MAYA ANGELOU TO THE DAUGHTER SHE NEVER HAD:  “You may not control all the events that happen to you, but you can decide not to be reduced by them.  Try to be a rainbow in someone’s cloud.  Do not complain.  Make every effort to change things you do not like.  If you cannot make a change, change the way you have been thinking.  You might find a new solution.  Never whine.  Whining lets a brute know that a victim is in the neighborhood.  Be certain that you do not die without having done something wonderful for humanity.”

CLARE BOOTHE LUCE TO HER 18-YEAR-OLD DAUGHTER ANN:  “Don’t worry about your studies.  When you want to do them well you will do them superbly but for the moment the main thing is to get what little happiness there is out of life in this wartorn world because ‘these are the good old days’ now.”

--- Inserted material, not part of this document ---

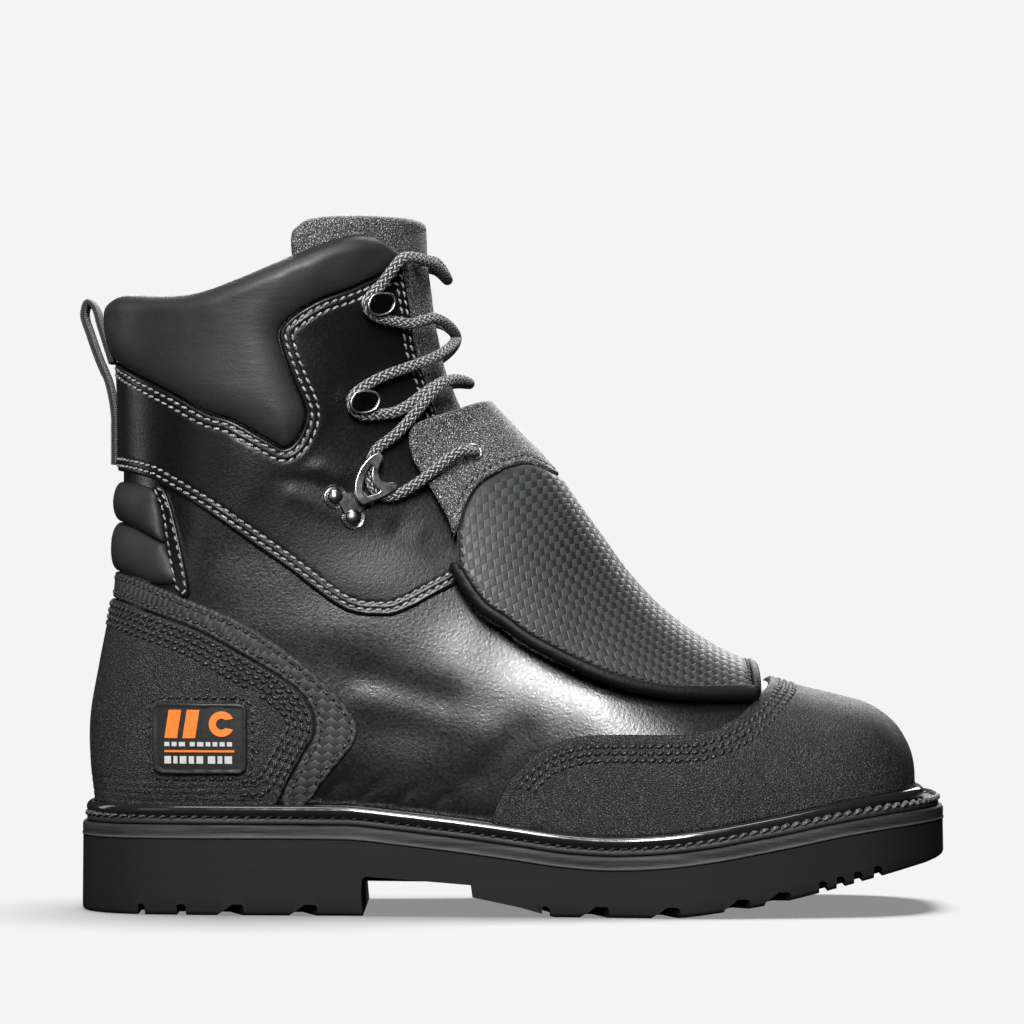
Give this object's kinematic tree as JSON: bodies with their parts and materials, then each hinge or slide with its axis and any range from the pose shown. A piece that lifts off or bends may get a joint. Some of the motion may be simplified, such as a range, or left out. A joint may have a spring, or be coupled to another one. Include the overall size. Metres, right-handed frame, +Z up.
{
  "type": "metatarsal guard work boot",
  "caption": "Right black leather lace-up work boot with padded collar, outside instep guard, rough toe cap and heel counter, and a welted rubber sole.",
  "frame": {"origin": "on the floor under the middle of the heel tread", "axes": "+X from heel to toe, +Z up the shaft, -Y to the outer side of the foot"},
  "size_m": [0.3182, 0.1149, 0.253],
  "materials": {
    "smooth_leather": "waxed full grain, soft gloss",
    "rough_leather": "coarse pebbled abrasion leather, matt",
    "pad_leather": "soft padded leather, satin",
    "woven_leather": "embossed basket weave, satin",
    "lining": "brushed mesh lining",
    "sole_rubber": "moulded, ground edge",
    "midsole_rubber": "brushed edge",
    "rand_gloss": "polished bead",
    "webbing": "woven tape",
    "hook_metal": "dark nickel, polished",
    "lace_cord": "round braid, black with grey flecks",
    "badge_plate": "moulded, satin"
  },
  "bodies": {
    "root": {"outsole": "sole_rubber", "midsole": "midsole_rubber", "welt": "midsole_rubber", "rand": "rand_gloss", "insole": "lining", "upper": "smooth_leather", "heel_counter": "rough_leather", "counter_trim": "woven_leather", "toe_cap": "rough_leather", "collar": "pad_leather", "quarter_outer": "smooth_leather", "quarter_inner": "smooth_leather", "achilles_pad_upper": "pad_leather", "achilles_pad_lower": "pad_leather", "vamp_fold_outer": "smooth_leather", "vamp_fold_inner": "smooth_leather", "tongue": "rough_leather", "guard_shield": "woven_leather", "guard_rim": "smooth_leather", "guard_tab": "rough_leather", "badge": "badge_plate", "pull_loop": "webbing", "hook_top_outer": "hook_metal", "hook_mid_outer": "hook_metal", "lock_hook_outer": "hook_metal", "eyelet_outer": "hook_metal", "hook_top_inner": "hook_metal", "hook_mid_inner": "hook_metal", "lock_hook_inner": "hook_metal", "eyelet_inner": "hook_metal", "lace": "lace_cord"}
  },
  "joints": []
}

FUTURE PRESIDENT JOHN ADAMS’ WIFE ABIGAIL ADAMS TO HER 12-YEAR-OLD SON IN 1780:  “These are times in which a Genious would wish to live.  It is not in the still calm of life, or the repose of a pacific station, that great characters are formed.  Would Cicero have shone so distinguished an orater, if he had not been roused, kindled and enflamed by the Tyranny of Catiline, Millo, Verres and Mark Anthony.  The Habits of a vigorous mind are formed in contending with difficulties.  All History will convince you of this, and that wisdom and penetration are the fruits of experience, not the Lessons of retirement and leisure.  Great necessities call out great virtues.  When a mind is raised, and animated by scenes that engage the Heart, then those qualities which would otherways lay dormant, wake into Life, and form the Character of the Hero and the Statesman.”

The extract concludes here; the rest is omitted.